The next step was to add that new jar (enlive.jar) to the local maven repository which I did with:

mvn install:install-file -Dfile=enlive.jar -DgroupId=net.cgrand.enlive-html -DartifactId=enlive-html -Dversion=1.0-SNAPSHOT -Dpackaging=jar

Then I added a new dependency to my pom.xml by including:

<dependency>
<groupId>net.cgrand.enlive-html</groupId>
<artifactId>enlive-html</artifactId>
<version>1.0-SNAPSHOT</version>
</dependency>

Next, to test that everything was working, I modified my .clj file to:

(ns info.freelibrary.test
(:refer-clojure :exclude [empty complement])
(:use net.cgrand.enlive-html)
)
(select
(html-resource
(java.net.URL. "http://library.appstate.edu/")
) [:#main [:a (attr? :href)]]
)

And I ran it from within Eclipse using Ctrl-L. It ran and gave me valid output. Hurray!
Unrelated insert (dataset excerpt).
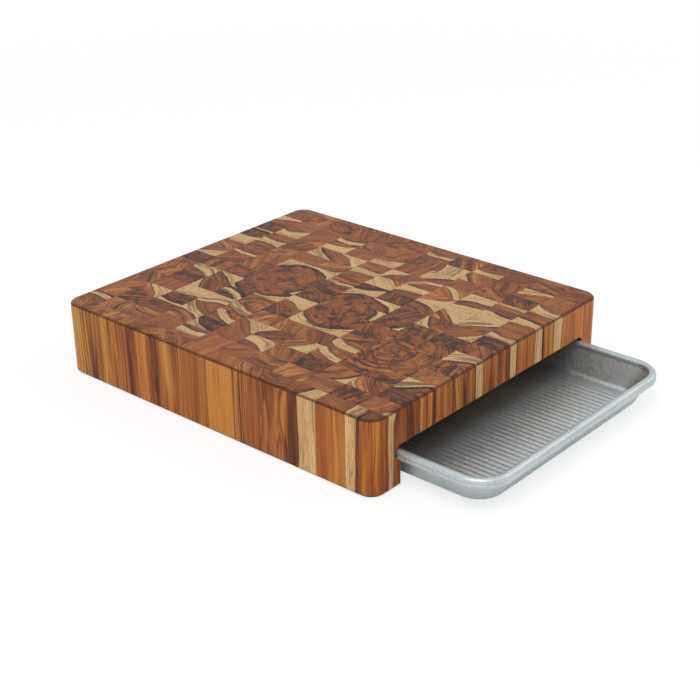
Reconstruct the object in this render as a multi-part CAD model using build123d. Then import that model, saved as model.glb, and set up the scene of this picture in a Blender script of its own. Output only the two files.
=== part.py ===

So, that’s it… I can now continue experimenting with Clojure using Eclipse and the Maven plugin.

Caveat: Though the above worked, the tagsoup dependency for enlive is really 1.2 (but there is no tagsoup-1.2 in the maven repository). I used an older version for testing but you can, of course, add the 1.2 version to your local maven repository in the same way you added the clojure jars (above).